- Muhakkak ki bütün insanların birer ruhu vardı, ama birçoğu bunun farkında değildi ve gene farkında olmadan geldikleri yere gideceklerdi. Bir ruh, ancak bir benzerini bulduğu zaman meydana çıkıyordu...
- Ben dünyadan ziyade kafamın içinde yaşayan bir insanım...
- İnsan, bilhassa kadın ve erkek münasebetleri o kadar karmakarışık ve arzularımız, hislerimiz o kadar anlaşılmaz ve bulanık ki, hiç kimse ne yaptığını bilmiyor ve akıntıya kapılıp gidiyor.
- Kaybedilen en kıymetli eşyanın, servetin, her türlü dünya saadetinin acısı zamanla unutuluyor.

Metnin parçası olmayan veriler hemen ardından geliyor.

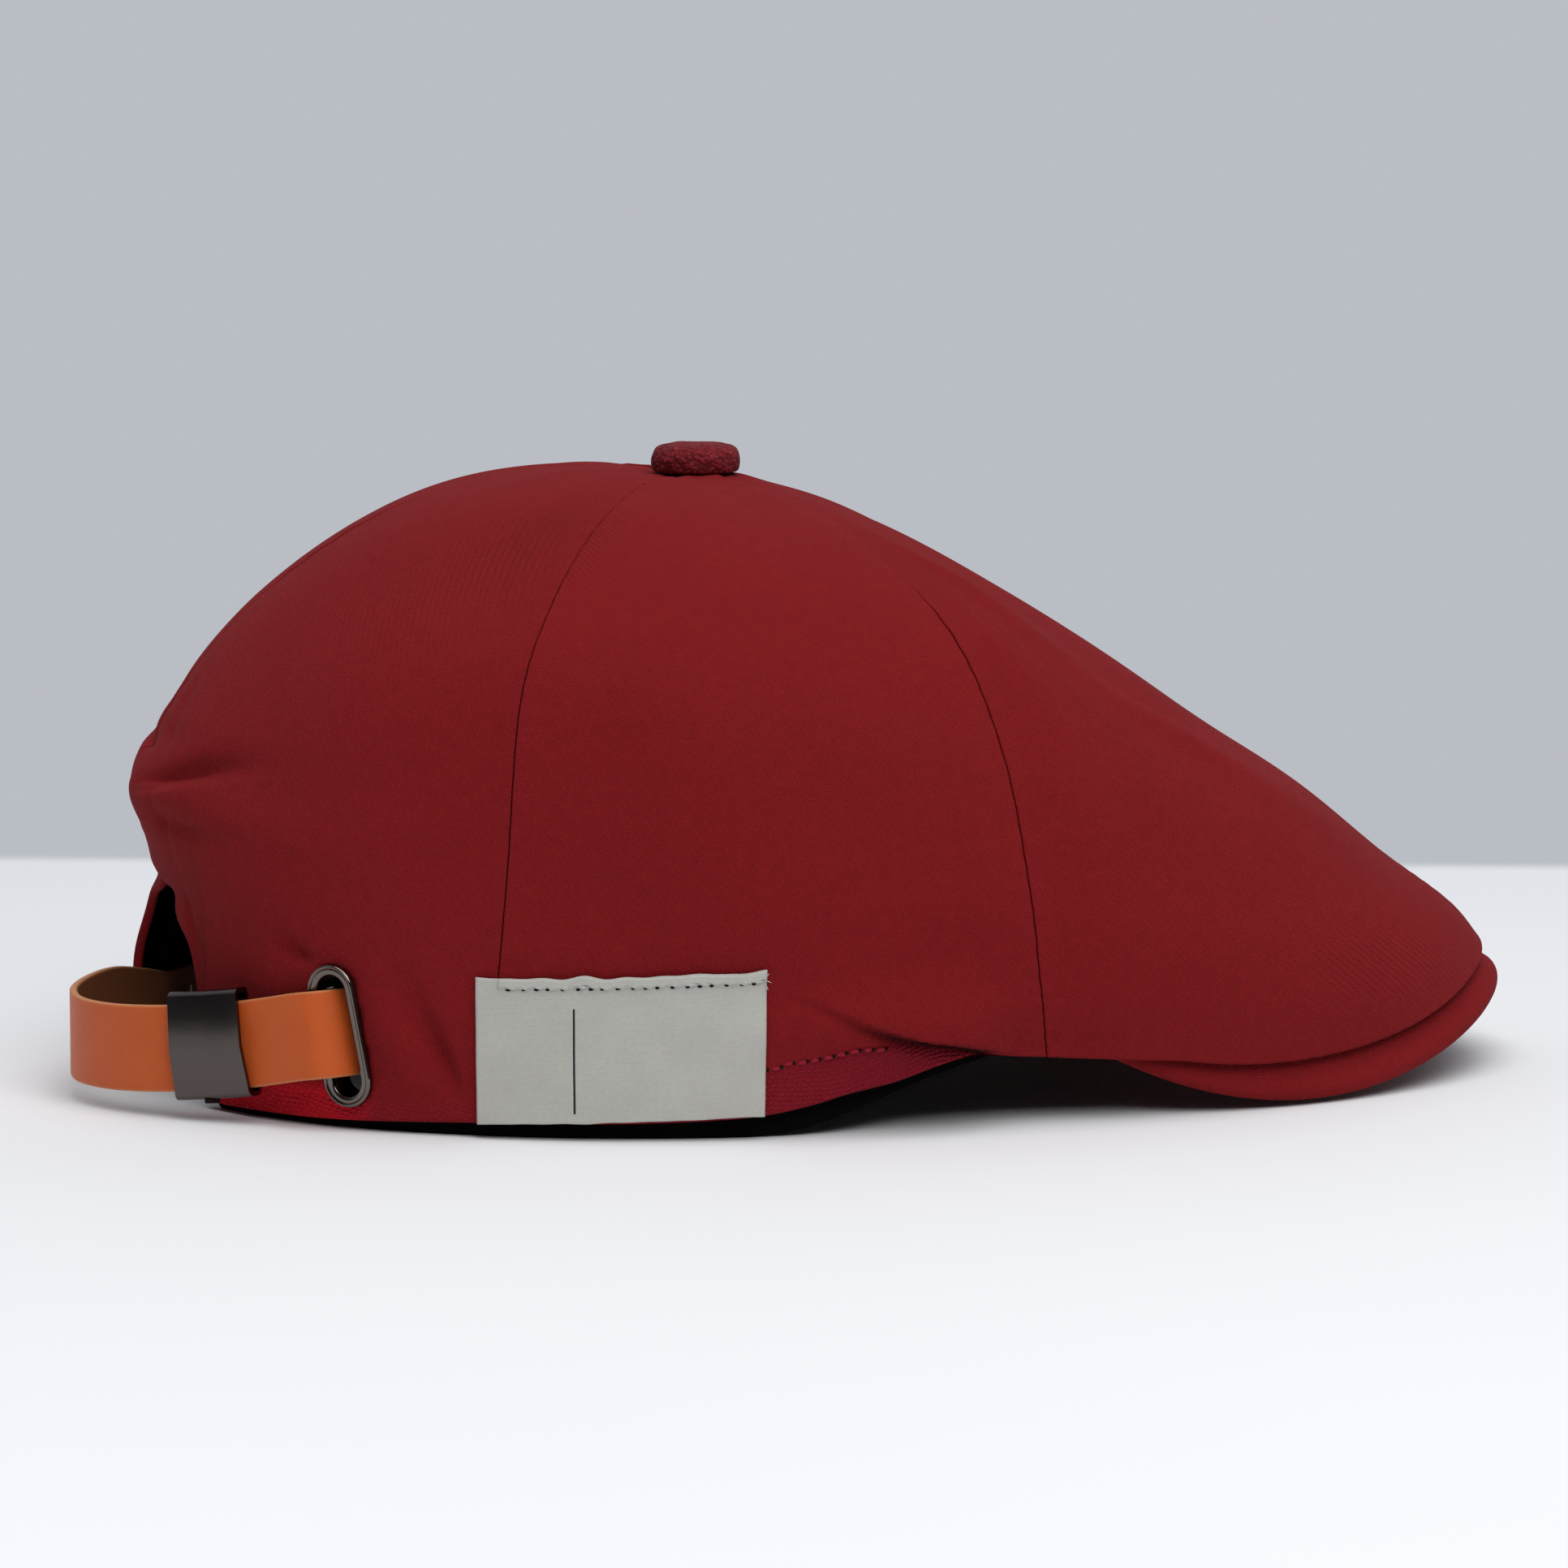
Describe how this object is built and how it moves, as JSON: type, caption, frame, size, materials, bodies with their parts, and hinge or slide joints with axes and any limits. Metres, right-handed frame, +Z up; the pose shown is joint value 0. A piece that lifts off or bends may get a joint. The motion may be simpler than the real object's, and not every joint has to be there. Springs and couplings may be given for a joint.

Yalnız kaçırılan fırsatlar asla akıldan çıkmıyor ve her hatırlayışta insanın içini sızlatıyor.
- Hayat ancak bir kere oynanan bir kumardır, ben onu kaybettim. İkinci defa oynayamam...
- ''Maria'' diye fısıldadım.''Nasıl oluyor da bir insan diğer bir insanı bu kadar çok mesut edebiliyor?..İnsanın içinde ne müthiş kuvvetlerin saklı olması lazım!''
- Bu akşam anladım ki,bir insan diğer bir insana bazen hayata bağlandığından çok daha kuvvetli bağlarla sarılabilirmiş.Gene bu akşam anladım ki,onu kaybettikten sonra,ben dünyada ancak kof bir ceviz tanesi gibi yuvarlanıp sürüklenebilirdim.
- Zaten küçüklüğümden beri saadeti israf etmekten korkar,bir kısmını ilerisi için saklamak isterdim...
- Yalnızca devletin emrettiğini yapmakla hür olunuyorsa, buna hürriyet demek biraz güçtür.
- Konuşmaya ne lüzum vardı? Bütün güzel laflardan ve hoş insanlardan sıkılan bu mahlukları, birbirlerinin sessiz mevcudiyeti, yorgunluk verecek kadar doyuruyordu.